▶ _Task requirements_
Write out exactly the lines that run from the line containing "const hat = new THREE.Group();" through the line containing "# gives the"; both end lines belong to the answer.

* BEGIN *

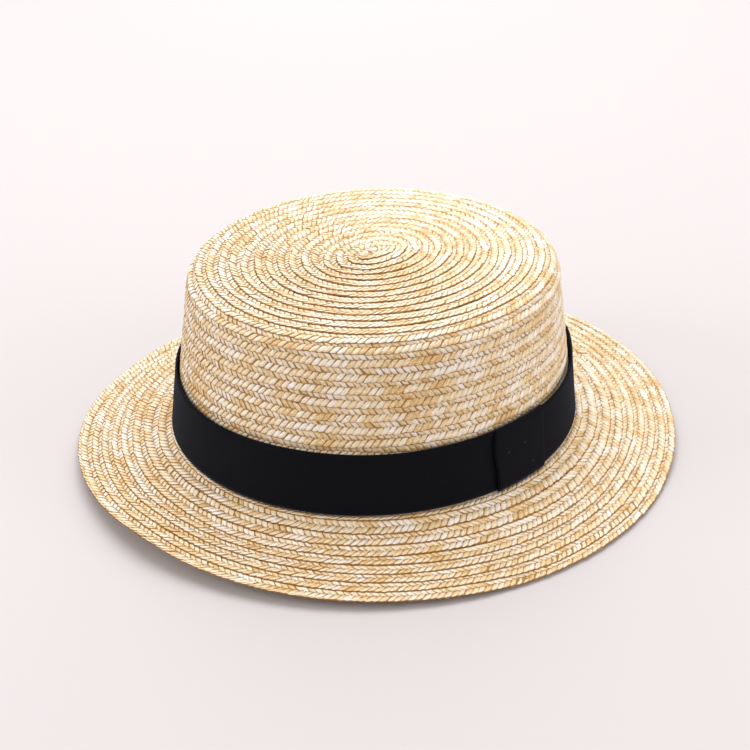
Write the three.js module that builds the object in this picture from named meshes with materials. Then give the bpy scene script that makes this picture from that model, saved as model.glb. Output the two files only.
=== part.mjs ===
// Straw boater hat at rest on its brim.
// Millimetres, +Z up, floor at z = 0, front of the hat towards -Y, wearer's left side towards +X.
import * as THREE from 'three';

// Plan oval. Every ring of the hat is the crown's foot oval, drawn in or let out by an inset.
const SEGMENTS = 72;
const OVAL_RATIO = 1.06;
const FOOT_RADIUS = 92.6;
const SEMI_LONG = (2 * FOOT_RADIUS * OVAL_RATIO) / (1 + OVAL_RATIO);
const SEMI_SHORT = SEMI_LONG / OVAL_RATIO;

// Straw shell
const STRAW_WALL = 2.0;
const GAP = 0.3;

// Crown
const CROWN_HEIGHT = 77.3;
const SHOULDER_RADIUS = 9.2;
const SIDE_TAPER = 9.0;
const TIP_DOME = 1.4;
const SIDE_STEPS = 4;
const SHOULDER_STEPS = 5;
const TIP_STEPS = 4;

// Brim. Its underside slopes from the crown's foot to the floor and is stopped by the floor,
// so the outer row lies flat wherever the lift is small.
const BRIM_REACH = 46.3;
const BRIM_UNEVEN = { widestAt: 43, extra: 1.6 };
const BRIM_FOOT = 11.5;
const EDGE_SINK = 2.0;
const SOLE_WIDTH = 5.0;
const BRIM_STEPS = 5;
const LIFT_POWER = 1.5;
const BRIM_LIFT = [
  { at: 0, lift: -1.0 },
  { at: 30, lift: 4.0 },
  { at: 60, lift: 7.6 },
  { at: 90, lift: 8.2 },
  { at: 120, lift: 5.4 },
  { at: 150, lift: 0.6 },
  { at: 180, lift: -0.6 },
  { at: 210, lift: 3.6 },
  { at: 240, lift: 7.2 },
  { at: 270, lift: 8.8 },
  { at: 300, lift: 5.6 },
  { at: 330, lift: 3.0 },
];
const RIPPLE = { at: 269, rise: 1.4, spread: 8 };

// Ribbon band. It stands off the tapered side of the crown along its top edge.
const RIBBON_WALL = 1.0;
const BAND_HEIGHT = 27.4;
const BAND_FOOT_INSET = -0.4;
const BAND_TOP_INSET = 2.7;
const BAND_STEPS = 4;
const BAND_KINK = { at: 58, rise: 1.3, spread: 8 };

// Ribbon tab over the band's join
const TAB_FROM = -13.0;
const TAB_TO = 6.5;
const TAB_ABOVE = 0.9;
const TAB_BELOW = 0.2;
const TAB_EDGE_PROUD = 0.9;
const TAB_COLUMNS = 8;
const TAB_ROWS = 6;

// Heights that follow from the sizes above
const BRIM_TOP = BRIM_FOOT + STRAW_WALL;
const CROWN_FOOT = BRIM_TOP + GAP;
const CROWN_TOP = BRIM_TOP + CROWN_HEIGHT;
const BAND_FOOT = BRIM_TOP + GAP;

const radians = (degrees) => THREE.MathUtils.degToRad(degrees);

/** Point on an oval whose half axes are share * (foot oval - inset). */
function ovalPoint(degrees, inset, height, share = 1) {
  const cosine = Math.cos(radians(degrees));
  const sine = Math.sin(radians(degrees));
  const short = share * (SEMI_SHORT - inset);
  const long = share * (SEMI_LONG - inset);
  const radius = share === 0 ? 0 : 1 / Math.hypot(cosine / short, sine / long);
  return new THREE.Vector3(radius * cosine, radius * sine, height);
}

/** Value of a closed table at an angle, by Catmull-Rom between its evenly spaced rows. */
function tableAt(rows, key, degrees) {
  const step = 360 / rows.length;
  const place = THREE.MathUtils.euclideanModulo(degrees, 360) / step;
  const first = Math.floor(place);
  const t = place - first;
  const [p0, p1, p2, p3] = [-1, 0, 1, 2].map(
    (offset) => rows[(first + offset + rows.length) % rows.length][key],
  );
  const slopeIn = (p2 - p0) / 2;
  const slopeOut = (p3 - p1) / 2;
  return (
    (2 * t ** 3 - 3 * t ** 2 + 1) * p1 +
    (t ** 3 - 2 * t ** 2 + t) * slopeIn +
    (3 * t ** 2 - 2 * t ** 3) * p2 +
    (t ** 3 - t ** 2) * slopeOut
  );
}

/** A local bulge, as high as its rise at its own angle and gone a few spreads away. */
function bulgeAt(bulge, degrees) {
  const away = THREE.MathUtils.euclideanModulo(degrees - bulge.at + 180, 360) - 180;
  return bulge.rise * Math.exp(-((away / bulge.spread) ** 2));
}

const insetPoint = (inset, height, share = 1) => (degrees) =>
  ovalPoint(degrees, inset, height, share);

/** Closed skin from a flat list of triangles given as vertex numbers. */
function meshOf(name, points, triangles, material) {
  const geometry = new THREE.BufferGeometry().setFromPoints(points);
  geometry.setIndex(triangles);
  geometry.computeVertexNormals();
  const mesh = new THREE.Mesh(geometry, material);
  mesh.name = name;
  return mesh;
}

/**
 * Sweeps a profile once round the hat. Each profile entry gives its point at an angle.
 * With closed true the last entry joins the first; otherwise both ends are poles on the axis.
 */
function sweptRing(name, profile, closed, material) {
  const points = [];
  const rings = profile.map((pointAt, row) => {
    const pole = !closed && (row === 0 || row === profile.length - 1);
    const start = points.length;
    const count = pole ? 1 : SEGMENTS;
    for (let i = 0; i < count; i += 1) {
      points.push(pointAt((360 * i) / SEGMENTS));
    }
    return (i) => start + (pole ? 0 : i % SEGMENTS);
  });
  const triangles = [];
  const spans = closed ? rings.length : rings.length - 1;
  for (let row = 0; row < spans; row += 1) {
    const here = rings[row];
    const next = rings[(row + 1) % rings.length];
    for (let i = 0; i < SEGMENTS; i += 1) {
      if (next(i) !== next(i + 1)) {
        triangles.push(here(i), next(i), next(i + 1));
      }
      if (here(i) !== here(i + 1)) {
        triangles.push(here(i), next(i + 1), here(i + 1));
      }
    }
  }
  return meshOf(name, points, triangles, material);
}

/** Curved plate between an outer and an inner face, both given over u and v from 0 to 1. */
function curvedPlate(name, columns, rows, outer, inner, material) {
  const points = [];
  for (const face of [outer, inner]) {
    for (let row = 0; row <= rows; row += 1) {
      for (let column = 0; column <= columns; column += 1) {
        points.push(face(column / columns, row / rows));
      }
    }
  }
  const faceSize = (columns + 1) * (rows + 1);
  const at = (side, column, row) => side * faceSize + row * (columns + 1) + column;
  const triangles = [];
  const quad = (a, b, c, d) => triangles.push(a, b, c, a, c, d);
  for (let row = 0; row < rows; row += 1) {
    for (let column = 0; column < columns; column += 1) {
      quad(at(0, column, row), at(0, column + 1, row), at(0, column + 1, row + 1), at(0, column, row + 1));
      quad(at(1, column, row), at(1, column, row + 1), at(1, column + 1, row + 1), at(1, column + 1, row));
    }
  }
  for (let column = 0; column < columns; column += 1) {
    quad(at(1, column, 0), at(1, column + 1, 0), at(0, column + 1, 0), at(0, column, 0));
    quad(at(0, column, rows), at(0, column + 1, rows), at(1, column + 1, rows), at(1, column, rows));
  }
  for (let row = 0; row < rows; row += 1) {
    quad(at(0, 0, row), at(0, 0, row + 1), at(1, 0, row + 1), at(1, 0, row));
    quad(at(1, columns, row), at(1, columns, row + 1), at(0, columns, row + 1), at(0, columns, row));
  }
  return meshOf(name, points, triangles, material);
}

/** Crown surface from foot to pole, drawn in everywhere by a depth measured into the wall. */
function crownSurface(depth) {
  const profile = [];
  const shoulderStart = CROWN_TOP - TIP_DOME - SHOULDER_RADIUS;
  for (let i = 0; i <= SIDE_STEPS; i += 1) {
    const t = i / SIDE_STEPS;
    const height = THREE.MathUtils.lerp(CROWN_FOOT, shoulderStart, t);
    profile.push(insetPoint(SIDE_TAPER * t + depth, height));
  }
  const arc = SHOULDER_RADIUS - depth;
  for (let i = 1; i <= SHOULDER_STEPS; i += 1) {
    const turn = (Math.PI / 2) * (i / SHOULDER_STEPS);
    const inset = SIDE_TAPER + depth + arc * (1 - Math.cos(turn));
    profile.push(insetPoint(inset, shoulderStart + arc * Math.sin(turn)));
  }
  for (let i = 1; i <= TIP_STEPS; i += 1) {
    const share = 1 - i / TIP_STEPS;
    const height = shoulderStart + arc + TIP_DOME * (1 - share ** 2);
    profile.push(insetPoint(SIDE_TAPER + SHOULDER_RADIUS, height, share));
  }
  return profile;
}

/** Height of the brim's underside at an angle, t from 0 at the crown to 1 at the edge. */
function brimUnderside(degrees, t) {
  const slope = BRIM_FOOT - (BRIM_FOOT + EDGE_SINK) * t;
  const lift = tableAt(BRIM_LIFT, 'lift', degrees) + bulgeAt(RIPPLE, degrees);
  return Math.max(0, slope + Math.max(0, lift) * t ** LIFT_POWER);
}

function brimProfile() {
  const soleStart = 1 - SOLE_WIDTH / BRIM_REACH;
  const stations = [0];
  for (let i = 1; i < BRIM_STEPS; i += 1) {
    stations.push((soleStart * i) / (BRIM_STEPS - 1));
  }
  stations.push(1);
  const station = (t, rise) => (degrees) => {
    const extra = BRIM_UNEVEN.extra * Math.cos(radians(degrees - BRIM_UNEVEN.widestAt));
    const inset = THREE.MathUtils.lerp(STRAW_WALL, -(BRIM_REACH + extra), t);
    return ovalPoint(degrees, inset, brimUnderside(degrees, t) + rise);
  };
  const top = stations.map((t) => station(t, STRAW_WALL));
  const underside = stations.map((t) => station(t, 0)).reverse();
  return [...top, ...underside];
}

/** Inset and height of the band's inner face, t from 0 at its foot to 1 at its top edge. */
function bandInset(degrees, t) {
  const standing = THREE.MathUtils.lerp(BAND_FOOT_INSET, BAND_TOP_INSET, t);
  return standing - bulgeAt(BAND_KINK, degrees) * t ** 2;
}

function bandProfile() {
  const station = (t, depth) => (degrees) =>
    ovalPoint(degrees, bandInset(degrees, t) - depth, BAND_FOOT + BAND_HEIGHT * t);
  const profile = [];
  for (let i = BAND_STEPS; i >= 0; i -= 1) {
    profile.push(station(i / BAND_STEPS, RIBBON_WALL));
  }
  for (let i = 0; i <= BAND_STEPS; i += 1) {
    profile.push(station(i / BAND_STEPS, 0));
  }
  return profile;
}

/** One face of the tab, standing off the band's outer face by a distance. */
function tabFace(distance) {
  return (u, v) => {
    const degrees = THREE.MathUtils.lerp(TAB_FROM, TAB_TO, u);
    const height = THREE.MathUtils.lerp(-TAB_BELOW, BAND_HEIGHT + TAB_ABOVE, v);
    const t = height / BAND_HEIGHT;
    const proud = TAB_EDGE_PROUD * (1 - u) ** 3;
    const inset = bandInset(degrees, t) - RIBBON_WALL - GAP - proud - distance;
    return ovalPoint(degrees, inset, BAND_FOOT + height);
  };
}

const straw = new THREE.MeshStandardMaterial({ color: '#dfc48f', roughness: 0.6, metalness: 0 });
const brimStraw = straw.clone();
const ribbon = new THREE.MeshStandardMaterial({ color: '#14161a', roughness: 0.75, metalness: 0 });
const tabRibbon = ribbon.clone();

const hat = new THREE.Group();
hat.name = 'straw_boater_hat';
const crownProfile = [...crownSurface(0).reverse(), ...crownSurface(STRAW_WALL)];
hat.add(sweptRing('crown', crownProfile, false, straw));
hat.add(sweptRing('brim', brimProfile(), true, brimStraw));
hat.add(sweptRing('hat_band', bandProfile(), true, ribbon));
hat.add(
  curvedPlate('band_tab', TAB_COLUMNS, TAB_ROWS, tabFace(RIBBON_WALL), tabFace(0), tabRibbon),
);

export default hat;
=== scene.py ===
# %% [markdown]
# # A straw boater hat
# The hat is sewn from one long flat plait of wheat straw, wound in a spiral: out across the
# tip, over the shoulder, down the side, and on again across the brim. A black grosgrain
# ribbon goes round the foot of the crown, and a flat tab of the same ribbon hides its join.
#
# Blender works in metres. The sizes below are in millimetres, because a hat maker's sizes
# are, and are turned to metres when a mesh is made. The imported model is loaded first; it
# gives the shape that everything here has to stay close to.

import math

import bmesh
import bpy
import numpy as np
from mathutils import Euler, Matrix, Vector


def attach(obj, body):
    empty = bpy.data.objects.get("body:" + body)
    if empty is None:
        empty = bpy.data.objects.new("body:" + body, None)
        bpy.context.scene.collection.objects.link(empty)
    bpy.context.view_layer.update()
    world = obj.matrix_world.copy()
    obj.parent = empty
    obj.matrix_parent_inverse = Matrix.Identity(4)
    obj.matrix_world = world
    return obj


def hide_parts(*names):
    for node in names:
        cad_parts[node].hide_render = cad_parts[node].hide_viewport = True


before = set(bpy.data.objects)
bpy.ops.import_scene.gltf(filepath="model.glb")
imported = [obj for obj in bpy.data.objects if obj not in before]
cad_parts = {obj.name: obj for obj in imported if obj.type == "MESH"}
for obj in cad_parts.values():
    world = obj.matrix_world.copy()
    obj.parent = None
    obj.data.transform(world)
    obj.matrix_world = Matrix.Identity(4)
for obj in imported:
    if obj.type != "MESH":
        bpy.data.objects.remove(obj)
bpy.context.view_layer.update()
MM = 0.001

# %% [markdown]
# ## The shape of the hat
# A boater is pressed over an oval wooden block, so its crown is an oval with a flat tip, and
# its brim is the same oval let out. It could be spun from a round profile and then stretched,
# but stretching would leave the rows of plait wider at the front than at the sides. Here
# every ring is the same oval drawn in or let out by an inset, so the rows run parallel, as
# they do on the real hat.
#
# Walking outwards from the middle of the tip, a point is known by its run (how far it has
# walked) and its angle round the hat. Two functions turn these into a place in space: one
# for the crown and one for the brim. A whole array of points goes through them in one call.

# %% Crown surface
OVAL_RATIO = 1.06
FOOT_RADIUS = 92.6
SEMI_LONG = 2 * FOOT_RADIUS * OVAL_RATIO / (1 + OVAL_RATIO)
SEMI_SHORT = SEMI_LONG / OVAL_RATIO
WALL = 2.0
CROWN_FOOT = 13.8
SHOULDER_START = 80.2
SHOULDER_RADIUS = 9.2
SIDE_TAPER = 9.0
TIP_DOME = 1.4
SMALLEST_RADIUS = 0.02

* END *

▶ _Result_
const hat = new THREE.Group();
hat.name = 'straw_boater_hat';
const crownProfile = [...crownSurface(0).reverse(), ...crownSurface(STRAW_WALL)];
hat.add(sweptRing('crown', crownProfile, false, straw));
hat.add(sweptRing('brim', brimProfile(), true, brimStraw));
hat.add(sweptRing('hat_band', bandProfile(), true, ribbon));
hat.add(
  curvedPlate('band_tab', TAB_COLUMNS, TAB_ROWS, tabFace(RIBBON_WALL), tabFace(0), tabRibbon),
);

export default hat;
=== scene.py ===
# %% [markdown]
# # A straw boater hat
# The hat is sewn from one long flat plait of wheat straw, wound in a spiral: out across the
# tip, over the shoulder, down the side, and on again across the brim. A black grosgrain
# ribbon goes round the foot of the crown, and a flat tab of the same ribbon hides its join.
#
# Blender works in metres. The sizes below are in millimetres, because a hat maker's sizes
# are, and are turned to metres when a mesh is made. The imported model is loaded first; it
# gives the shape that everything here has to stay close to.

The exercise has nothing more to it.